## Problem statement
All lines in the data bearing the string "part" should be identified and copied.

## Available records
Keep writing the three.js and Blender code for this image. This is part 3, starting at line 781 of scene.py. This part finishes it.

--

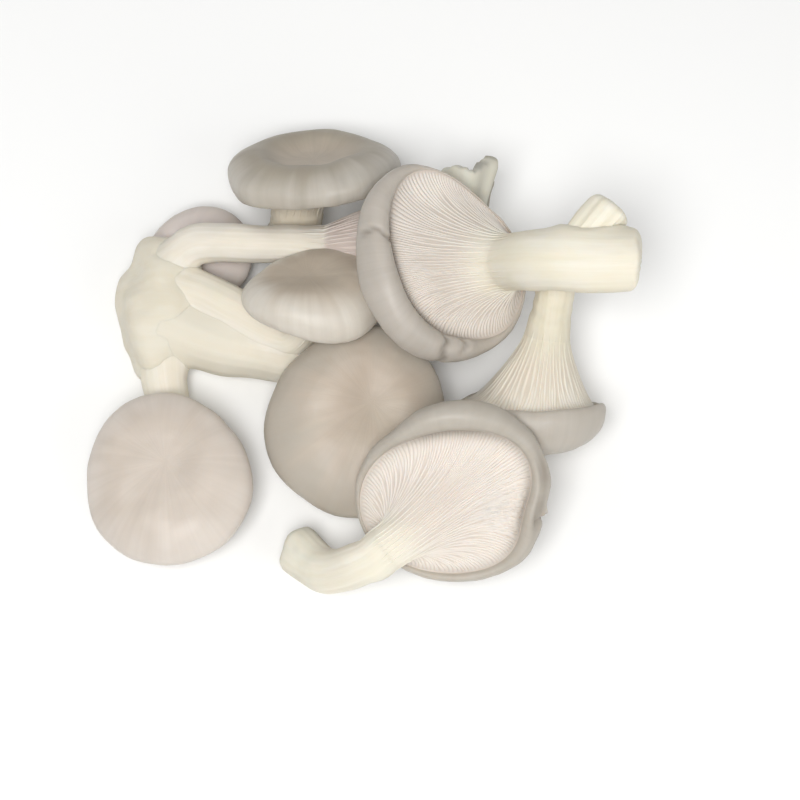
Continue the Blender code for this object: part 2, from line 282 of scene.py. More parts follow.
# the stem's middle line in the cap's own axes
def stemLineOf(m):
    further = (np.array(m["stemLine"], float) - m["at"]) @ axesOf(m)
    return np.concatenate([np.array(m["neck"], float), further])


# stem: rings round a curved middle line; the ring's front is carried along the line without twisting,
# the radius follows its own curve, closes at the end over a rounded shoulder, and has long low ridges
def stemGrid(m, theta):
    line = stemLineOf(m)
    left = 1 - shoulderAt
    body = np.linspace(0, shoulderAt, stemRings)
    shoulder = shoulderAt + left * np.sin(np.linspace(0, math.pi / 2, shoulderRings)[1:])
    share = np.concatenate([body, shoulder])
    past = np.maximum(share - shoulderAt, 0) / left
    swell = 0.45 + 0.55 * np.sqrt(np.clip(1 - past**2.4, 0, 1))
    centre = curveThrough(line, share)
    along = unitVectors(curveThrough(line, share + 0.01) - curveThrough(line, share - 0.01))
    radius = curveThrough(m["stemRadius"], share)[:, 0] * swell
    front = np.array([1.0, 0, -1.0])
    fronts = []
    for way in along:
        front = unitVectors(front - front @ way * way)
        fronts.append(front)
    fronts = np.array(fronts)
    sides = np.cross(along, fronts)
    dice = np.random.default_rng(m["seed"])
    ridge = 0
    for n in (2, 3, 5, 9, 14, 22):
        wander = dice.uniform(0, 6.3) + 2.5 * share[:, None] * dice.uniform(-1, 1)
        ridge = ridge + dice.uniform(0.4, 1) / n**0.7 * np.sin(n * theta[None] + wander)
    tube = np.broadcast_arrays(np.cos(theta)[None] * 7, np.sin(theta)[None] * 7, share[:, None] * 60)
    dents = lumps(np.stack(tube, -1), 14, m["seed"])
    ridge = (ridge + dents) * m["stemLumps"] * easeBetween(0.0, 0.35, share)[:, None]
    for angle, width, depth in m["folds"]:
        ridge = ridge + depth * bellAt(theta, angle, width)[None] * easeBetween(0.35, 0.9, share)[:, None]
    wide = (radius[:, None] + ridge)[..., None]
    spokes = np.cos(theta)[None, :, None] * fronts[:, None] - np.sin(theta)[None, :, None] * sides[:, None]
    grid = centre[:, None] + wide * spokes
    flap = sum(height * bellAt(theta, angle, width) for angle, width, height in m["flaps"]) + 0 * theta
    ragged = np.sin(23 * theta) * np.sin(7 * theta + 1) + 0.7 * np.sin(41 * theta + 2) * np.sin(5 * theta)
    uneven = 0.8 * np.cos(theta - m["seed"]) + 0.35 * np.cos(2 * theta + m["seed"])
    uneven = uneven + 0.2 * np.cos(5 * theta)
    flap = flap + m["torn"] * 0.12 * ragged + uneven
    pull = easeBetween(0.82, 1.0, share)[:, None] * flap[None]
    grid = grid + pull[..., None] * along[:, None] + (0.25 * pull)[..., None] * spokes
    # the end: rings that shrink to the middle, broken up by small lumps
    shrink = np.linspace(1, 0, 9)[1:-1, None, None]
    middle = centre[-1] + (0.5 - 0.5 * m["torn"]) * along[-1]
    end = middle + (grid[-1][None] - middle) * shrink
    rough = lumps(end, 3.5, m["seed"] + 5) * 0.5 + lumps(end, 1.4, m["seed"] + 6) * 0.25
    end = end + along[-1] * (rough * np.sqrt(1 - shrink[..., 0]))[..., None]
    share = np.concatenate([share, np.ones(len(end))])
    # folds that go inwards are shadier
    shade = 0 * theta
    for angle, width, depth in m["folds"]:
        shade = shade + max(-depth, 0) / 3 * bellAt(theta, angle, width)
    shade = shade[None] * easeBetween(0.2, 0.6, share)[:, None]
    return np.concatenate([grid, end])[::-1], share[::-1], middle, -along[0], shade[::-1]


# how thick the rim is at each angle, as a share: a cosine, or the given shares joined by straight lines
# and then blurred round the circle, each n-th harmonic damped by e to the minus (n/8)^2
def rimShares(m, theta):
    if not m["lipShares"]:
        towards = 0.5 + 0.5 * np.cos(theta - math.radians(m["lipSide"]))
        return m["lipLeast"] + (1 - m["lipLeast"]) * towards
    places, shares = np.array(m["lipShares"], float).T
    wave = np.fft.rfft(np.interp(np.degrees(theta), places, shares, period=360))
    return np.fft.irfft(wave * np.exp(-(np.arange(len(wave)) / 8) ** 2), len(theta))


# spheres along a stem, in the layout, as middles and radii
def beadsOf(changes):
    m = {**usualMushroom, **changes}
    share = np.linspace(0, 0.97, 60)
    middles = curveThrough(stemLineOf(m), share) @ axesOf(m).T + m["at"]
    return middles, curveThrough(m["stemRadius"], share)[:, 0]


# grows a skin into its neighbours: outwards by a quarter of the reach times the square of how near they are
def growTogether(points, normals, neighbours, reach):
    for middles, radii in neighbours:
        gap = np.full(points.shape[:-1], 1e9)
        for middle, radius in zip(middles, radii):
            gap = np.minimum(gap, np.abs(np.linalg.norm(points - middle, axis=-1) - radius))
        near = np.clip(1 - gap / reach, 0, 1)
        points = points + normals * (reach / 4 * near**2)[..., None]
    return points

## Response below
Keep writing the three.js and Blender code for this image. This is part 3, starting at line 781 of scene.py. This part finishes it.
Continue the Blender code for this object: part 2, from line 282 of scene.py. More parts follow.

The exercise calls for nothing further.